Unlock strategies to effectively engage buying groups with data driven expert insights. This guide covers key strategies for mapping stakeholders, personalizing outreach, and leveraging automation for a streamlined sales approach. Master buying group engagement with these five actionable steps.

In today’s business environment, B2B buying is never just one person. According to Forrester Research, more than half of global business buyers purchase in complex buying scenarios that include more people, more departments, and generally higher price points. And this buying group can be made up of 7 to 20 people!

Unlocking the power of buying groups is a crucial aspect of the B2B landscape.

This blog is a synopsis of our conversation with revenue operations leader, Nandini Karkare. She is currently the SVP of RevOps at Zywave. Nandini suggests strategic steps to navigate through the realms of Revenue Operations and helps uncover the strategies, insights, and best practices that constitute a comprehensive guide to mastering the dynamics of buying groups.

Read on to get actionable tips on how you can navigate buying groups in 2025 (and beyond). And implement the learnings to create a winning GTM motion.
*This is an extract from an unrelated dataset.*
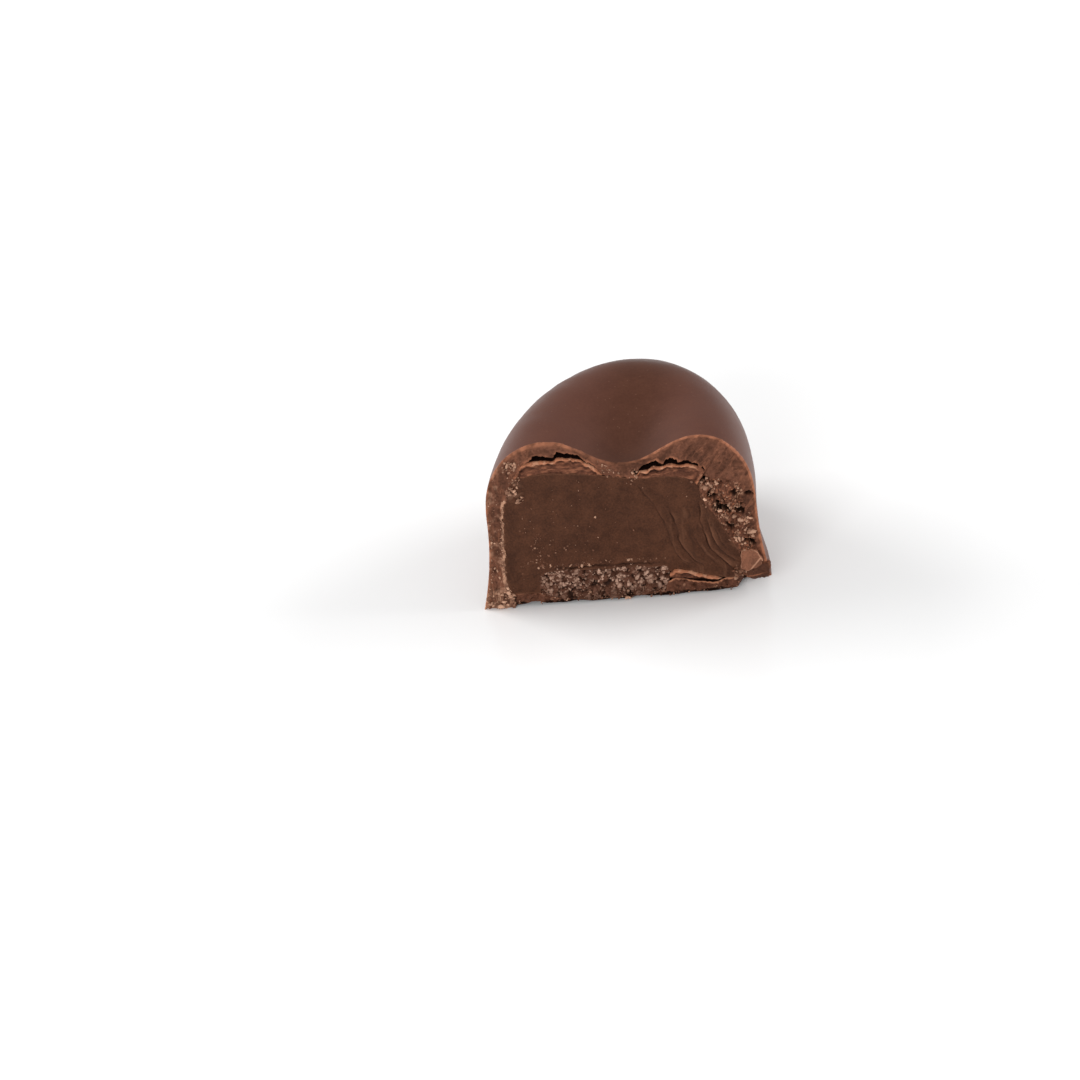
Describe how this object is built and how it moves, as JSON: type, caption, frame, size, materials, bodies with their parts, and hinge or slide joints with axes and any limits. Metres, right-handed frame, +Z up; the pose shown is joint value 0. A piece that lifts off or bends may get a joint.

Here are the 5 steps Nandini recommends:

1. Decode Your Buying Groups

The buying groups typically consist of members from departments and they all contribute different aspects. It is critical to understand the scope of decision-making including the people who play the most significant roles in making the call.

Gartner’s report on B2B Buying highlights that 77% of B2B purchases involve a buying group of four or more people.

PS: The key stakeholder can turn out someone altogether different from who you had building a relationship with all along.

a. Capturing Buying Group Members

Effective buying group management means considering not just decision-makers but influential stakeholders across departments. Misidentifying key players or focusing solely on the main contact risks derailing the sale.

(i) How can you map the entire buying group efficiently?

  • Leverage internal and external data to identify the key players
  • Segment the Group by Role and Influence

(ii) Not everyone in the buying group holds equal power or influence. Segment them into categories:

  1. Decision-makers (who give the final heads-up)
  2. Influencers (who sway the decision)
  3. Users (who use the product and provide feedback)
  4. Budget owners

b. The Role Transition Within a Buying Group

Moving the focus from a buying group to a renewal or expansion committee includes knowing precisely who remains in the relationship, as well as who becomes more active as an account grows.

(i) New roles may emerge in a Buying Group

Technical or operational leaders may become more influential post sale, since they are now using the product.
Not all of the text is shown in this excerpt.